§ **Task**
Print the listing below exactly.

§ **Given information**
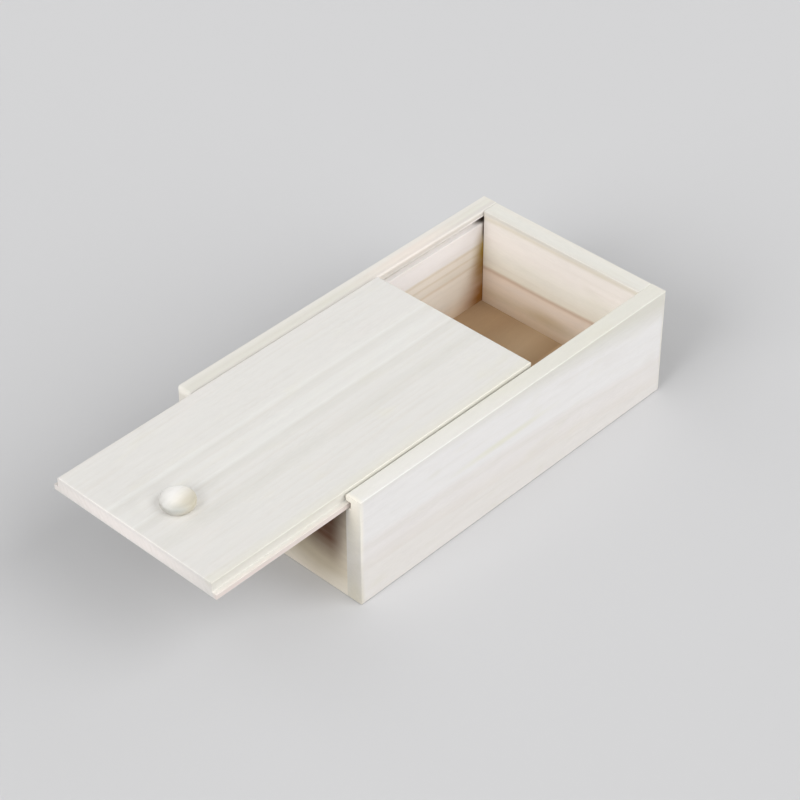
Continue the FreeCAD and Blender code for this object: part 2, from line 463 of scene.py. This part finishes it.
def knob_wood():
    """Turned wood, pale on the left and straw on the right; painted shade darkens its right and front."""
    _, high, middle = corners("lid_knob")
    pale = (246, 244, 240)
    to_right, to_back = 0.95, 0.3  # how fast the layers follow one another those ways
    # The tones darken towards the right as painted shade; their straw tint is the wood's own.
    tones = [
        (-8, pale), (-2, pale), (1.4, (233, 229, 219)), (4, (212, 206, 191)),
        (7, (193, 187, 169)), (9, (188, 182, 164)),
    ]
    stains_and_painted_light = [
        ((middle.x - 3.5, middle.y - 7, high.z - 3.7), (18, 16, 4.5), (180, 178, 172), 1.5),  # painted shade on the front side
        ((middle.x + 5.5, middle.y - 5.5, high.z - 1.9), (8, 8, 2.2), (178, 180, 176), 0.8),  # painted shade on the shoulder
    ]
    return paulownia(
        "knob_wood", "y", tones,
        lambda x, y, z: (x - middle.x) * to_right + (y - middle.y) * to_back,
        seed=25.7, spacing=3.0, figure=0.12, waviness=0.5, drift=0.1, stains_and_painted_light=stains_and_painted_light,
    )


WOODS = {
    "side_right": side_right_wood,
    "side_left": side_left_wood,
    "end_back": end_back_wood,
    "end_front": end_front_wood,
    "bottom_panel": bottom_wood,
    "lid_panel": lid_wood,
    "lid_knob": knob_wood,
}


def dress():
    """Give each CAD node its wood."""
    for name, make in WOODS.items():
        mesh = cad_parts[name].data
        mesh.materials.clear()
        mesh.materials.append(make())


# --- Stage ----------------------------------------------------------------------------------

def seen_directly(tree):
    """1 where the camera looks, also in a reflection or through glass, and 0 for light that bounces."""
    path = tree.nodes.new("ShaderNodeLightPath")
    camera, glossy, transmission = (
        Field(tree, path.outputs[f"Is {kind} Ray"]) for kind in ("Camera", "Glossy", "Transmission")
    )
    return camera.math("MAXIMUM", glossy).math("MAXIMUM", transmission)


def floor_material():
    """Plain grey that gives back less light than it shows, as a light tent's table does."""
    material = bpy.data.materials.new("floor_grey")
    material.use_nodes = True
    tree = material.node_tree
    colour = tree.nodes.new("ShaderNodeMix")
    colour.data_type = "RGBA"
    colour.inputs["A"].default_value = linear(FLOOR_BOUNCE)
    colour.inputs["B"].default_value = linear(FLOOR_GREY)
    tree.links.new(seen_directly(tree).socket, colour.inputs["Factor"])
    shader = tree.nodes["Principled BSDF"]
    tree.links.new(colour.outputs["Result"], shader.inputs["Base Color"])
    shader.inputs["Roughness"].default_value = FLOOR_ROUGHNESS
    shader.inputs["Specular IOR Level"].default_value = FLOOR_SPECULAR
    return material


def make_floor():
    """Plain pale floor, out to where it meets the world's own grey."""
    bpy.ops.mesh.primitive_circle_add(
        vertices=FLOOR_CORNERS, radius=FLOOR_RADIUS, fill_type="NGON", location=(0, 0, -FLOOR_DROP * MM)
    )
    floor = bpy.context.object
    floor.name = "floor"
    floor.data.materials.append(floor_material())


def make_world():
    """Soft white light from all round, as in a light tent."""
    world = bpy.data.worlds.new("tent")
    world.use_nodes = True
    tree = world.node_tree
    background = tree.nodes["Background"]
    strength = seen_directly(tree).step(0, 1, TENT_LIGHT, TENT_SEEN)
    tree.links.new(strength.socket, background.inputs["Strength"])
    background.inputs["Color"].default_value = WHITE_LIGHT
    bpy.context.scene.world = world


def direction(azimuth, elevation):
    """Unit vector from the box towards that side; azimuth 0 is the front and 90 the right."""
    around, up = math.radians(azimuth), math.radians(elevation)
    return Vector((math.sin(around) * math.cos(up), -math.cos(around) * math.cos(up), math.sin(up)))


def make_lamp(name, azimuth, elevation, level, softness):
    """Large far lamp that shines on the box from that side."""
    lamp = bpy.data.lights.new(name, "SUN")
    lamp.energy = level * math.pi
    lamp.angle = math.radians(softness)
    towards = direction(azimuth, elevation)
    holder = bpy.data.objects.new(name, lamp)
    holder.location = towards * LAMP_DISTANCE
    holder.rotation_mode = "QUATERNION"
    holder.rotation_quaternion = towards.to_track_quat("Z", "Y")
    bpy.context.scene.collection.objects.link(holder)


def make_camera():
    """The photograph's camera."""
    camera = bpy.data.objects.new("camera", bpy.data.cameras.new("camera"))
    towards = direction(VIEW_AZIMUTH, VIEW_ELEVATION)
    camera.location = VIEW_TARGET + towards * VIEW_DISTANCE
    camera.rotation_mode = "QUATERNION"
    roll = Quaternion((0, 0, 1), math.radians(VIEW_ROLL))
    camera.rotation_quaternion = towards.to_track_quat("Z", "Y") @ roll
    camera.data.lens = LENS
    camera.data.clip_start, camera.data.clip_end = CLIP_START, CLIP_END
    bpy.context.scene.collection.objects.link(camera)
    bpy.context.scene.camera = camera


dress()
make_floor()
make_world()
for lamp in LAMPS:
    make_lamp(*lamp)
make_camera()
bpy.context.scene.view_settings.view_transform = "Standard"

§ **Answer to the problem**
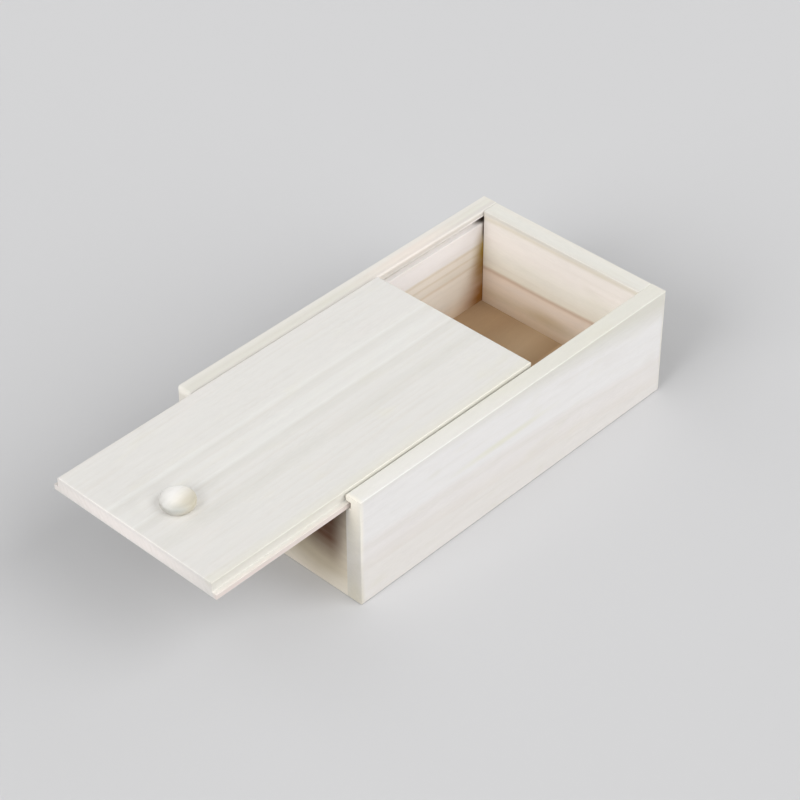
Continue the FreeCAD and Blender code for this object: part 2, from line 463 of scene.py. This part finishes it.
def knob_wood():
    """Turned wood, pale on the left and straw on the right; painted shade darkens its right and front."""
    _, high, middle = corners("lid_knob")
    pale = (246, 244, 240)
    to_right, to_back = 0.95, 0.3  # how fast the layers follow one another those ways
    # The tones darken towards the right as painted shade; their straw tint is the wood's own.
    tones = [
        (-8, pale), (-2, pale), (1.4, (233, 229, 219)), (4, (212, 206, 191)),
        (7, (193, 187, 169)), (9, (188, 182, 164)),
    ]
    stains_and_painted_light = [
        ((middle.x - 3.5, middle.y - 7, high.z - 3.7), (18, 16, 4.5), (180, 178, 172), 1.5),  # painted shade on the front side
        ((middle.x + 5.5, middle.y - 5.5, high.z - 1.9), (8, 8, 2.2), (178, 180, 176), 0.8),  # painted shade on the shoulder
    ]
    return paulownia(
        "knob_wood", "y", tones,
        lambda x, y, z: (x - middle.x) * to_right + (y - middle.y) * to_back,
        seed=25.7, spacing=3.0, figure=0.12, waviness=0.5, drift=0.1, stains_and_painted_light=stains_and_painted_light,
    )


WOODS = {
    "side_right": side_right_wood,
    "side_left": side_left_wood,
    "end_back": end_back_wood,
    "end_front": end_front_wood,
    "bottom_panel": bottom_wood,
    "lid_panel": lid_wood,
    "lid_knob": knob_wood,
}


def dress():
    """Give each CAD node its wood."""
    for name, make in WOODS.items():
        mesh = cad_parts[name].data
        mesh.materials.clear()
        mesh.materials.append(make())


# --- Stage ----------------------------------------------------------------------------------

def seen_directly(tree):
    """1 where the camera looks, also in a reflection or through glass, and 0 for light that bounces."""
    path = tree.nodes.new("ShaderNodeLightPath")
    camera, glossy, transmission = (
        Field(tree, path.outputs[f"Is {kind} Ray"]) for kind in ("Camera", "Glossy", "Transmission")
    )
    return camera.math("MAXIMUM", glossy).math("MAXIMUM", transmission)


def floor_material():
    """Plain grey that gives back less light than it shows, as a light tent's table does."""
    material = bpy.data.materials.new("floor_grey")
    material.use_nodes = True
    tree = material.node_tree
    colour = tree.nodes.new("ShaderNodeMix")
    colour.data_type = "RGBA"
    colour.inputs["A"].default_value = linear(FLOOR_BOUNCE)
    colour.inputs["B"].default_value = linear(FLOOR_GREY)
    tree.links.new(seen_directly(tree).socket, colour.inputs["Factor"])
    shader = tree.nodes["Principled BSDF"]
    tree.links.new(colour.outputs["Result"], shader.inputs["Base Color"])
    shader.inputs["Roughness"].default_value = FLOOR_ROUGHNESS
    shader.inputs["Specular IOR Level"].default_value = FLOOR_SPECULAR
    return material


def make_floor():
    """Plain pale floor, out to where it meets the world's own grey."""
    bpy.ops.mesh.primitive_circle_add(
        vertices=FLOOR_CORNERS, radius=FLOOR_RADIUS, fill_type="NGON", location=(0, 0, -FLOOR_DROP * MM)
    )
    floor = bpy.context.object
    floor.name = "floor"
    floor.data.materials.append(floor_material())


def make_world():
    """Soft white light from all round, as in a light tent."""
    world = bpy.data.worlds.new("tent")
    world.use_nodes = True
    tree = world.node_tree
    background = tree.nodes["Background"]
    strength = seen_directly(tree).step(0, 1, TENT_LIGHT, TENT_SEEN)
    tree.links.new(strength.socket, background.inputs["Strength"])
    background.inputs["Color"].default_value = WHITE_LIGHT
    bpy.context.scene.world = world


def direction(azimuth, elevation):
    """Unit vector from the box towards that side; azimuth 0 is the front and 90 the right."""
    around, up = math.radians(azimuth), math.radians(elevation)
    return Vector((math.sin(around) * math.cos(up), -math.cos(around) * math.cos(up), math.sin(up)))


def make_lamp(name, azimuth, elevation, level, softness):
    """Large far lamp that shines on the box from that side."""
    lamp = bpy.data.lights.new(name, "SUN")
    lamp.energy = level * math.pi
    lamp.angle = math.radians(softness)
    towards = direction(azimuth, elevation)
    holder = bpy.data.objects.new(name, lamp)
    holder.location = towards * LAMP_DISTANCE
    holder.rotation_mode = "QUATERNION"
    holder.rotation_quaternion = towards.to_track_quat("Z", "Y")
    bpy.context.scene.collection.objects.link(holder)


def make_camera():
    """The photograph's camera."""
    camera = bpy.data.objects.new("camera", bpy.data.cameras.new("camera"))
    towards = direction(VIEW_AZIMUTH, VIEW_ELEVATION)
    camera.location = VIEW_TARGET + towards * VIEW_DISTANCE
    camera.rotation_mode = "QUATERNION"
    roll = Quaternion((0, 0, 1), math.radians(VIEW_ROLL))
    camera.rotation_quaternion = towards.to_track_quat("Z", "Y") @ roll
    camera.data.lens = LENS
    camera.data.clip_start, camera.data.clip_end = CLIP_START, CLIP_END
    bpy.context.scene.collection.objects.link(camera)
    bpy.context.scene.camera = camera


dress()
make_floor()
make_world()
for lamp in LAMPS:
    make_lamp(*lamp)
make_camera()
bpy.context.scene.view_settings.view_transform = "Standard"